"struct perf_sample_data" alignment

From: Linus Torvalds
Date: Thu Mar 04 2021 - 22:46:05 EST


Sp there's a note about new warnings in 5.12-rc1 that I looked at, and
many of the warnings made me go "Whaaa?". They were all of the type

warning: 'perf_event_aux_event' uses dynamic stack allocation

and then when I go look, I see nothing that looks like a dynamic stack
allocation at all.

But you know what? The warning is kind of misleading, but at the same
time it's true in a sense. The problem is that the function (and a lot
of other functions) has a local variable like this:

struct perf_sample_data sample;

and the definition of that "struct perf_sample_data" has
____cacheline_aligned at the end.

And guess what? That means that now the compiler has actually to play
games with manually aligning the frame of that function, since the
natural stack alignment is *not* a full cacheline aligned thing. So
it's kind of true: the frame allocation is mnot a simple static thing,
it's a nasty complex thing that wastes memory and time.

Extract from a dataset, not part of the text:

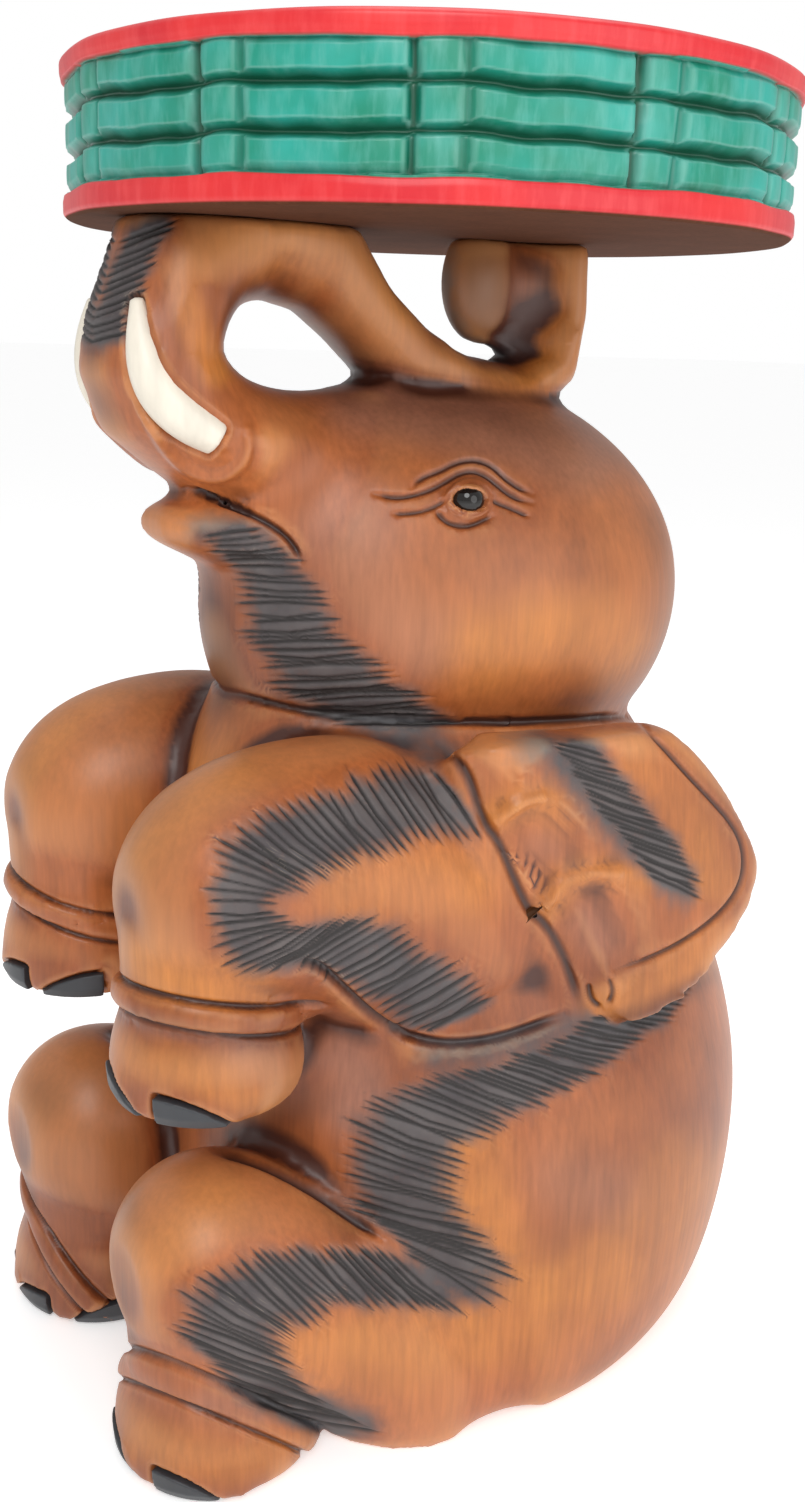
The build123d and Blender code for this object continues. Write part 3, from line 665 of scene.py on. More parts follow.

That ____cacheline_aligned goes back many years, this is not new, it
seems to come from back in 2014: commit 2565711fb7d7 ("perf: Improve
the perf_sample_data struct layout").

But it really seems entirely and utterly bogus. That cacheline
alignment makes things *worse*, when the variables are on the local
stack. The local stack is already going to be dirty and in the cache,
and aligning those things isn't going to - and I quote from the code
in that commend in that commit - "minimize the cachelines touched".

Quite the reverse. It's just going to make the stack frame use *more*
memory, and make any cacheline usage _worse_.

Maybe there are static (non-automatic) cases of that "struct
perf_sample_data" where the alignment makes sense, but it does not
seem to make sense on the _type_. It should be on those individual
variables, not on every perf_sample_data.

I didn't make any real effort to analyze this, but from a few quick
greps, it looks like every single case is an automatic variable on the
stack, and that the forced alignment is actually a bad thing every
single time. It never ever generates better cache use, but it _does_
generate worse code, and bigger stack frames.

Hmm? What am I missing?

Linus